6. A detector for detecting surface roughness or defects on a coated wire or cable which comprises:

(a) a die mounted around the wire or cable as it travels after a coating operation to be wound on a reel, said die has an opening which is generally equal to a desired cross-section of the wire or cable, said die being adapted to be pulled on the wire or cable when engaged by an oversize roughness or defect on the surface of the wire or cable creating a cross-section larger than the opening as the oversize roughness or defect passes through the die prior to being wound on the reel; and

(b) sensing means for sensing the presence of the die when it reaches a predetermined spot while being pulled on the wire or cable and for producing a signal detecting the oversize roughness or defect on the surface of the wire or cable.

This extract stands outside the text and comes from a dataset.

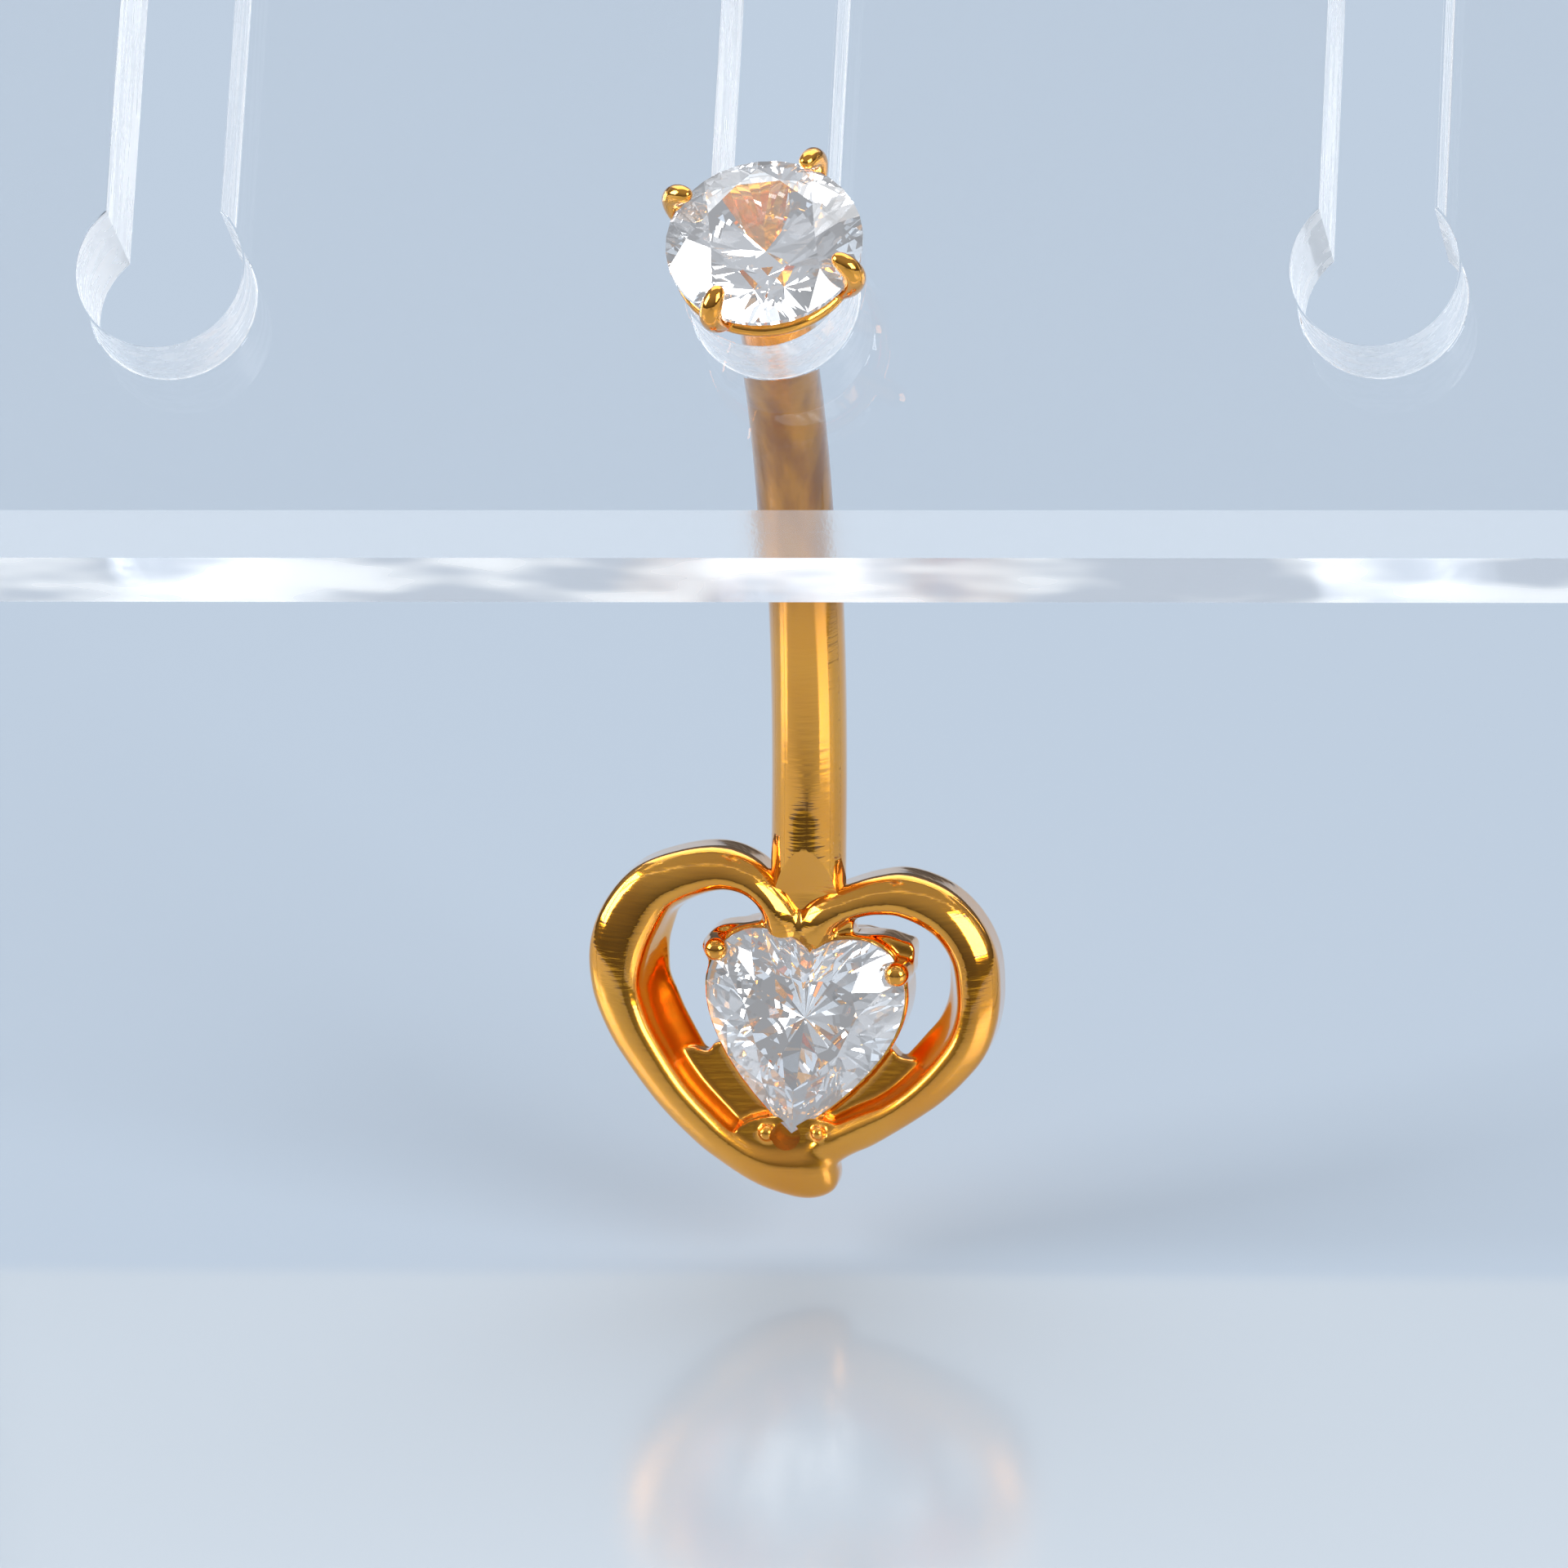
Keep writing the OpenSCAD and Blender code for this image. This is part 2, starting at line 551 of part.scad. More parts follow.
// Room for the round stone inside the claws, as a turned profile
module round_room() {
    g = girdle_t / 2 + gap;
    r = round_r + gap;
    rotate_extrude()
        polygon([[0, -g - pavilion_h], [r, -g], [r, g], [r - crown_h / tan(crown_angle), g + crown_h],
                 [0, g + crown_h]]);
}

module top_setting() {
    base_r = 0.42 * round_r;
    color(gold) on_bar_end() {
        translate([0, 0, -post_len]) cylinder(h = post_len + base_t, r = post_d / 2);
        translate([0, 0, gap]) cylinder(h = base_t, r = base_r);
        translate([0, 0, seat_h]) {
            translate([0, 0, -gallery_drop]) rotate_extrude()
                translate([gallery_r, 0]) circle(r = gallery_d / 2);
            difference() {
                for (k = [0 : 3]) rotate([0, 0, claw_turn + 90 * k]) claw();
                round_room();
            }
        }
    }
}

// Outline of one keyhole in the sheet, its round end at the origin
module keyhole() {
    circle(r = hole_r);
    translate([-slot_w / 2, 0]) square([slot_w, slot_len]);
    translate([0, slot_len]) circle(d = slot_w);
}

module sheet_outline() {
    hull() {
        translate([-sheet_w / 2, -low_end]) square([sheet_w, low_end]);
        for (side = [-1, 1])
            translate([side * (sheet_w / 2 - corner_r), high_end - corner_r]) circle(r = corner_r);
    }
}

module slanted_panel() {
    color(clear_sheet) translate(hole_at) rotate([slant, 0, 0]) difference() {
        translate([0, 0, -sheet_t]) linear_extrude(sheet_t) difference() {
            sheet_outline();
            for (i = [-1 : 1]) translate([i * keyhole_pitch, 0]) keyhole();
        }
        translate([-sheet_w, 0, 0]) rotate([90, 0, 90]) linear_extrude(2 * sheet_w)
            polygon([[-edge_below, 0], [-low_end, -bevel_depth], [-low_end - 1, -bevel_depth],
                     [-low_end - 1, 1], [-edge_below, 1]]);
    }
}

// Upright side piece under one end of the sheet: its top edge follows the sheet's back
module cheek(side) {
    low = hole_at + on_panel([0, -low_end, -sheet_t - gap]);
    high = hole_at + on_panel([0, high_end - corner_r, -sheet_t - gap]);
    heel_y = hole_at[1] + front_y;
    color(clear_sheet) translate([side * (sheet_w - sheet_t) / 2 - sheet_t / 2, 0, 0])
        rotate([90, 0, 90]) linear_extrude(sheet_t)
            polygon([[heel_y, 0], [heel_y, low[2] - 2 * sheet_t], [low[1], low[2]], [high[1], high[2]],
                     [-heel_y, high[2] - 2 * sheet_t], [-heel_y, 0]]);
}

module left_cheek() { cheek(-1); }
module right_cheek() { cheek(1); }

bar_and_heart();
heart_stone();
top_setting();
top_stone();
slanted_panel();
left_cheek();
right_cheek();
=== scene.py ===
"""Navel ring with an open heart, hung in the middle keyhole of a clear slanted display stand.

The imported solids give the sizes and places. The gold parts and the slanted sheet are made again here with
cast, bent and polished surfaces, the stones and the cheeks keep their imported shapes, and each gets its own
finish. Lengths in the sections are millimetres, and become metres when a piece is put in place.
"""

import math

import bmesh
import bpy
import numpy as np
from mathutils import Matrix, Vector


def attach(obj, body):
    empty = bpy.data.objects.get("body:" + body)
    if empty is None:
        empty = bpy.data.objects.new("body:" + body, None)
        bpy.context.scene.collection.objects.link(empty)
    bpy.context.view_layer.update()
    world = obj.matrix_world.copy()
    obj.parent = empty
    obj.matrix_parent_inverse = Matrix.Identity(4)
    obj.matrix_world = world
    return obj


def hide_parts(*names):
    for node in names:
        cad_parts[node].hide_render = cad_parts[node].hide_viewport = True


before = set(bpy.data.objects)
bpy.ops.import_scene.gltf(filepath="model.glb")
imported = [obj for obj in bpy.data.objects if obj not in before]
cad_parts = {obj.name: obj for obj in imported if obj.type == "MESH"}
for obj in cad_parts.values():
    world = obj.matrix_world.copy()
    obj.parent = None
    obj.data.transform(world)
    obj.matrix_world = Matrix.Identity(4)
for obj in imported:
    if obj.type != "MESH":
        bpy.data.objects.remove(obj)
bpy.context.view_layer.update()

# Camera.
# It stands 373 mm from the middle keyhole and looks slightly down and from the right, as the photograph does.
# The picture's middle lies a little to the right of the keyhole and far below it.
keyhole_at = Vector((0.0, -5.0558, 23.7718))
distance = 373.0
pixels_a_mm = 59.2
frame_pixels = 1920.0
sensor = 36.0
middle_right, middle_up = 0.42, -10.70
right = Vector((0.9896, 0.1314, -0.0580)).normalized()
back = Vector((0.1435, -0.8990, 0.4138)).normalized()
up = back.cross(right).normalized()
right = up.cross(back)
camera = bpy.data.objects.new("camera", bpy.data.cameras.new("camera"))
camera.data.sensor_width = sensor
camera.data.lens = sensor * pixels_a_mm * distance / frame_pixels
camera.data.clip_start = 0.01
camera.data.clip_end = 20.0
stands_at = (keyhole_at + middle_right * right + middle_up * up + distance * back) / 1000
camera.matrix_world = Matrix((
    (right.x, up.x, back.x, stands_at.x),
    (right.y, up.y, back.y, stands_at.y),
    (right.z, up.z, back.z, stands_at.z),
    (0, 0, 0, 1)))
bpy.context.scene.collection.objects.link(camera)
bpy.context.scene.camera = camera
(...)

7. A detector according to claim 6, wherein the die consists of an element which is stable when the wire or cable passes through the opening therein and is light enough to be pulled by the oversize roughness or defect to the spot where it can be sensed by the sensing means.

8. A detector according to claim 6, wherein means are further provided to release the die and return it to its original position after the oversize roughness or defect on the surface of the wire or cable has been detected.

9. A detector according to claim 6, wherein the sensing means consist of a non-contact proximity sensor.

10. A detector according to claim 6, wherein the sensing means consist of a contact sensor.

11. A detector according to claim 6, wherein a processor is provided to process the signal produced by the sensing means and to trigger a suitable alarm.

12. A detector according to claim 11, wherein the processor is a programmable logic controller.